A 2017 clinical study found that reduced lung capacity and reduced breathing ability for 37 patients with diffuse pleural thickening, compared to 21 control subjects that did not have the disease.
Other symptoms of pleural thickening to be aware of include:
- Difficulty getting a deep breath
- Trouble breathing with even mild physical activity
- Pain in the chest when trying to take a deep breath
- Pain when you cough
- Chronic, dull chest pain
- Lower pulmonary function
Pleural Thickening Diagnosis
Most doctors diagnose pleural thickening with imaging studies.
These include X-rays, MRIs, and CT scans:
- X-ray imaging: Pleural thickening is usually seen with a chest X-ray. Pleural thickening will show on the image as a shadow on your pleura. The shadow will extend over 25% of your chest wall.
- CT scan: Pleural thickening may be viewed on computed tomography scans. CT scans may be used to diagnose asbestosis and pleural plaques. A CT scan can be used to detect early stages of pleural thickening where scar tissue is 1-2 mm thick.

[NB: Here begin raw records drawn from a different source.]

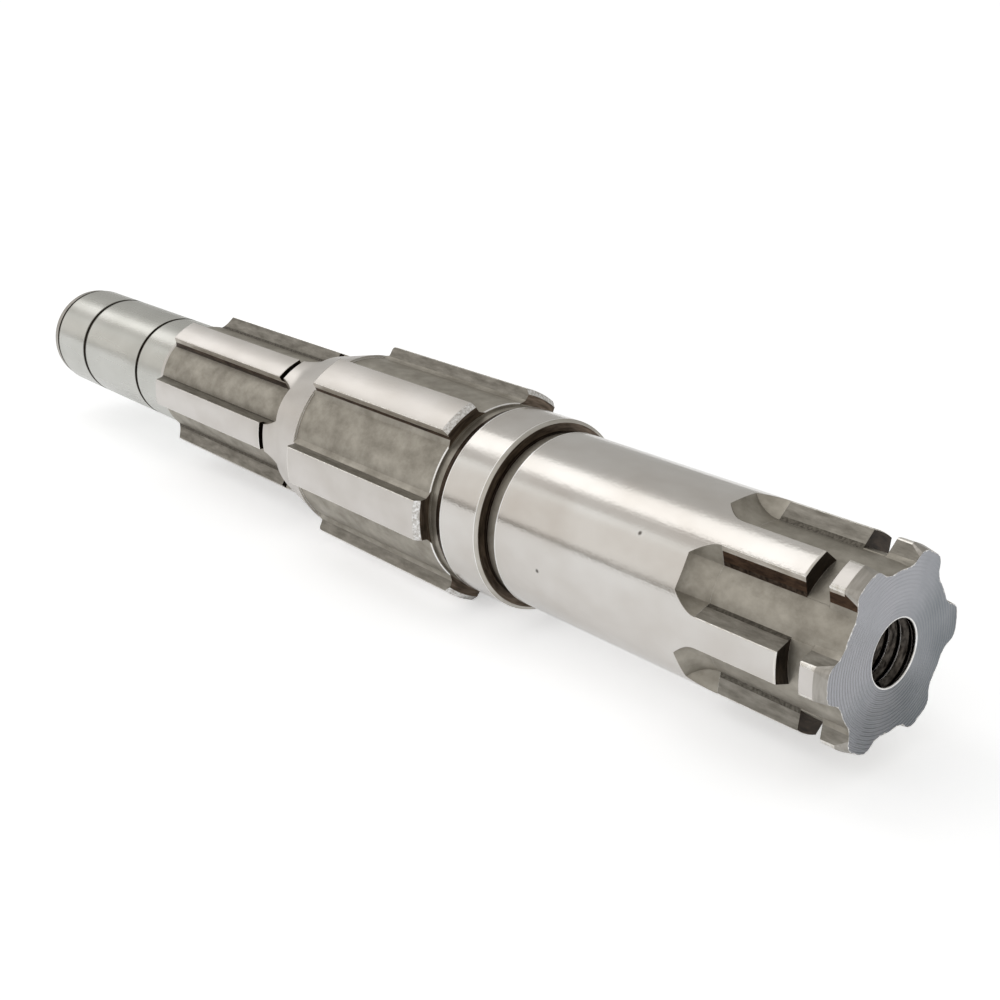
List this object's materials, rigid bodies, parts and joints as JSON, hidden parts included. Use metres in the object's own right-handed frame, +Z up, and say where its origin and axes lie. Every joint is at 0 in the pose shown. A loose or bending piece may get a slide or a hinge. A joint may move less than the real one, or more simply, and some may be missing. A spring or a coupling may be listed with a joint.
{
  "type": "transmission countershaft",
  "caption": "One-piece gearbox output shaft with three straight splines, ground journals, a collar, circlip grooves and a threaded end hole.",
  "frame": {"origin": "centre of the threaded end face, on the shaft's axis", "axes": "+X along the shaft's axis and out of the threaded hole, +Z up with the shaft lying on two neighbouring teeth of its middle spline"},
  "size_m": [0.1555, 0.0254, 0.024],
  "materials": {
    "steel": "ground journals and tooth crests, matte milled recesses, turned end face"
  },
  "bodies": {
    "root": {"countershaft": "steel"}
  },
  "joints": []
}
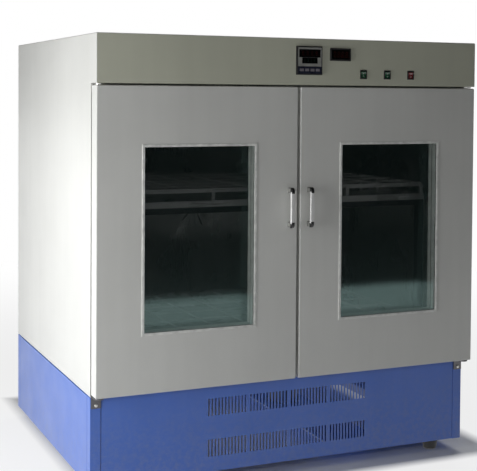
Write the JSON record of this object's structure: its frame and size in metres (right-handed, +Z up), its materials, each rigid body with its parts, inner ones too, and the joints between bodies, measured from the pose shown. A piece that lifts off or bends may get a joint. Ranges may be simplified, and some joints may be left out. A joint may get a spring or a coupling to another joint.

- MRI and PET scans: Physicians can use PET (positron emission tomography scan) and MRI (magnetic resonance imaging scan) to see the difference between pleural thickening and pleural mesothelioma. These two conditions can affect the patient simultaneously.
Treating Pleural Thickening
Pleural thickening treatment is usually only symptomatic and supportive care. But some reports indicate that pleurectomy surgery can be useful in severe pleural thickening cases. This surgery is aggressive and is normally used on patients who have been diagnosed with pleural mesothelioma. The procedure involves taking out sections of the pleura that surround the lungs.
In most pleural thickening cases, physicians will offer treatments that help with the patient’s particular symptoms. For instance, there are effective prescription drugs, such as steroids and bronchodilators that can make breathing more comfortable. The best treatments for pleural thickening reduce symptoms and enhance the quality of life.
A 2015 Australian clinical study showed that pulmonary rehabilitation could boost the quality of life for patients with respiratory diseases related to dust exposure, such as pleural thickening.
Pulmonary rehabilitation involves doing moderately intense exercise training to help the patient to overcome difficulty breathing. This treatment also helps you to stay active physically, which will improve your overall health.
If you smoke, quitting this harmful habit is critical after a pleural thickening diagnosis. Smoking reduces the function of your lungs. It also boosts the risk of developing other lung diseases.
It is essential to talk to your physician about the best ways to quit smoking as soon as possible. Healthcare providers can offer several support options and treatments, such as drugs and nicotine replacement to reduce your urge to smoke. Taking these critical steps can enhance the odds of quitting smoking permanently.